Das Landesarbeitsgericht Hamm hat langzeiterkrankten Arbeitnehmern die Basis dafür, das „Ansammeln“ von Urlaubsansprüchen mit dem fehlenden Hinweis des Arbeitgebers auf den Verfall zu begründen, genommen. Solange die o.g. Entscheidung des Landesarbeitsgerichts Hamm jedoch nicht rechtskräftig ist, besteht für Arbeitgeber eine Unsicherheit und damit einhergehend ein Risiko, dass der Urlaub von langzeiterkrankten Arbeitnehmern doch nicht verfällt, so sie vom Arbeitgeber nicht auf den Verfall von Urlaubsansprüchen hingewiesen wurden.
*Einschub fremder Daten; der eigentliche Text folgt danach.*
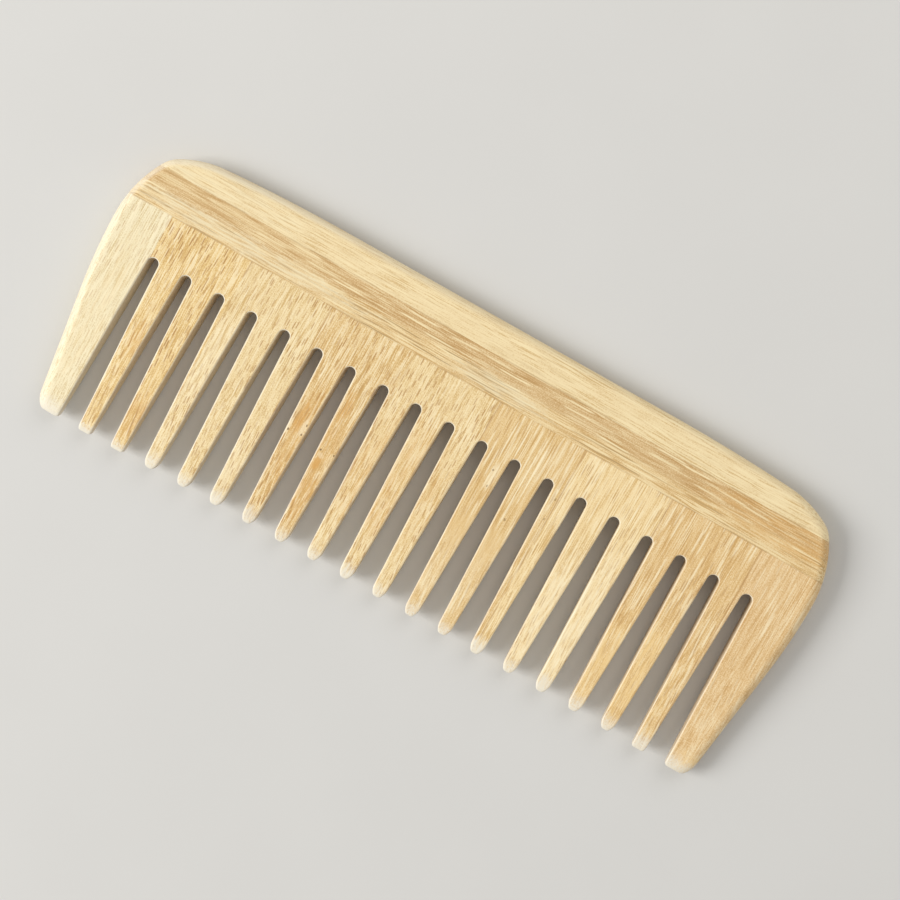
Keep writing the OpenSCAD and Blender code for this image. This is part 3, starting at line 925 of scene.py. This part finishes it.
class COMB_OT_spine_strips(bpy.types.Operator):
    """Cut the two strips along the spine from the board"""
    bl_idname = "comb.spine_strips"
    bl_label = "Cut the spine strips"
    bl_options = {"REGISTER", "UNDO"}

    def execute(self, context):
        edge, inner = [look for look in GRAINS if look.turn == ALONG_COMB]
        cut_strip(context, edge, below=True)
        cut_strip(context, inner, below=True, above=True)
        return {"FINISHED"}


class COMB_OT_tooth_strips(bpy.types.Operator):
    """Cut the nine upright strips, with all the teeth, from the board"""
    bl_idname = "comb.tooth_strips"
    bl_label = "Cut the tooth strips"
    bl_options = {"REGISTER", "UNDO"}

    def execute(self, context):
        uprights = [look for look in GRAINS if look.turn == ALONG_TEETH]
        for look in uprights:
            cut_strip(context, look, left=look != uprights[0], right=look != uprights[-1], above=True)
        return {"FINISHED"}


class COMB_OT_clear_board(bpy.types.Operator):
    """Take away the whole board once its strips are cut"""
    bl_idname = "comb.clear_board"
    bl_label = "Clear the board away"
    bl_options = {"REGISTER", "UNDO"}

    def execute(self, context):
        select_only(bpy.data.objects[BOARD])
        bpy.ops.object.delete()
        return {"FINISHED"}


# Stage

# Where each light stands, and how wide the lights and the floor are, in metres
KEY_PLACE = (-0.95, -0.41, 0.76)
KEY_W = 0.68
FILL_PLACE = (0.2, 0.6, 0.5)
FILL_W = 0.6
FLOOR_W = 3
LAMP_TINT = (1.0, 0.98, 0.95)
SKY_TINT = (1.0, 0.98, 0.94)

# The paper on the floor: how dark its mottle is, the cells in a metre, and its roughness
PAPER_SHADE = 0.985
PAPER_CELLS = 30
PAPER_ROUGHNESS = 0.85

# The camera's sensor in millimetres, and the nearest that it sees, in metres
SENSOR_MM = 36
CLIP_START = 0.01


def floor_paper(tone):
    """Plain matt paper with a faint mottle"""
    nodes = Nodes("floor_paper")
    place = nodes.add("ShaderNodeTexCoord", {}).outputs["Object"]
    mottle = nodes.noise(nodes.mapped(place, scale=(PAPER_CELLS,) * 3), 4.0)
    colour = nodes.mix(nodes.step(mottle, 0.3, 0.7), [PAPER_SHADE * part for part in tone], tone)
    shader = nodes.add("ShaderNodeBsdfPrincipled", {"Base Color": colour, "Roughness": PAPER_ROUGHNESS})
    nodes.add("ShaderNodeOutputMaterial", {"Surface": shader.outputs["BSDF"]})
    return nodes.material


def soft_light(name, place, width, power):
    """A square area light that faces the comb"""
    turn = (-Vector(place)).to_track_quat("-Z", "Y").to_euler()
    bpy.ops.object.select_all(action="DESELECT")
    bpy.ops.object.light_add(type="AREA", location=place, rotation=turn)
    light = bpy.context.object
    light.name = name
    light.data.shape = "SQUARE"
    light.data.size = width
    light.data.energy = power
    light.data.color = LAMP_TINT


class COMB_OT_stage(bpy.types.Operator):
    """Lay the floor, set up the lights and place the camera"""
    bl_idname = "comb.stage"
    bl_label = "Set the stage"
    bl_options = {"REGISTER", "UNDO"}

    def execute(self, context):
        stage = context.scene.comb_stage
        bpy.ops.object.select_all(action="DESELECT")
        bpy.ops.mesh.primitive_plane_add(size=FLOOR_W, location=(0, 0, BACK_Z))
        floor = context.object
        floor.name = "floor"
        floor.data.materials.append(floor_paper(stage.floor_tone))

        soft_light("key_light", KEY_PLACE, KEY_W, stage.key_power)
        soft_light("fill_light", FILL_PLACE, FILL_W, stage.fill_power)
        world = bpy.data.worlds.new("soft_sky")
        world.use_nodes = True
        background = world.node_tree.nodes["Background"]
        background.inputs["Color"].default_value = four(SKY_TINT)
        background.inputs["Strength"].default_value = stage.sky_strength
        context.scene.world = world

        bpy.ops.object.select_all(action="DESELECT")
        bpy.ops.object.camera_add(location=stage.camera_place, rotation=stage.camera_turn)
        camera = context.object
        camera.name = "camera"
        camera.data.lens = stage.lens_mm
        camera.data.sensor_width = SENSOR_MM
        camera.data.clip_start = CLIP_START
        context.scene.camera = camera
        context.scene.view_settings.view_transform = "Standard"
        return {"FINISHED"}


class COMB_PT_panel(bpy.types.Panel):
    """Buttons and settings of the comb, in the sidebar"""
    bl_idname = "COMB_PT_panel"
    bl_label = "Bamboo Comb"
    bl_space_type = "VIEW_3D"
    bl_region_type = "UI"
    bl_category = "Comb"

    def draw(self, context):
        for operator in OPERATORS:
            self.layout.operator(operator.bl_idname)
        for group in SETTINGS:
            box = self.layout.box()
            settings = getattr(context.scene, group)
            for name in settings.__annotations__:
                box.prop(settings, name)


OPERATORS = (COMB_OT_board, COMB_OT_spine_strips, COMB_OT_tooth_strips, COMB_OT_clear_board, COMB_OT_stage)
SETTINGS = {"comb_shape": CombShape, "comb_tones": BambooTones, "comb_stage": CombStage}
CLASSES = (*SETTINGS.values(), *OPERATORS, COMB_PT_panel)


def register():
    for cls in CLASSES:
        bpy.utils.register_class(cls)
    for name, group in SETTINGS.items():
        setattr(bpy.types.Scene, name, PointerProperty(type=group))


def unregister():
    for name in SETTINGS:
        delattr(bpy.types.Scene, name)
    for cls in reversed(CLASSES):
        bpy.utils.unregister_class(cls)


def main():
    register()
    bpy.ops.comb.board()
    bpy.ops.comb.spine_strips()
    bpy.ops.comb.tooth_strips()
    bpy.ops.comb.clear_board()
    bpy.ops.comb.stage()


if __name__ == "__main__":
    main()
Arbeitgebern ist daher anzuraten, die Arbeitsunfähigkeitszeiten von langzeiterkrankten Arbeitnehmern „gut im Auge zu behalten“ und den langzeiterkrankten Arbeitnehmer möglichst bei Wiedererlangung der Arbeitsfähigkeit „sofort“ Urlaub zu erteilen. Im Moment (Stand November 2020) können sich Arbeitgeber gegenüber langzeiterkrankten Arbeitnehmern noch auf das Urteil des LAG Hamm berufen. D. h., sie können sich auf den Verfall von Urlaubsansprüchen und keine ihnen obliegende Belehrungspflicht (Verfall von Urlaubsansprüchen) berufen.

Langzeiterkrankte Arbeitnehmer dennoch sicherheitshalber auf den Verfall von Urlaubsansprüchen hinzuweisen ist jedoch (Stand November 2020) kein Fehler!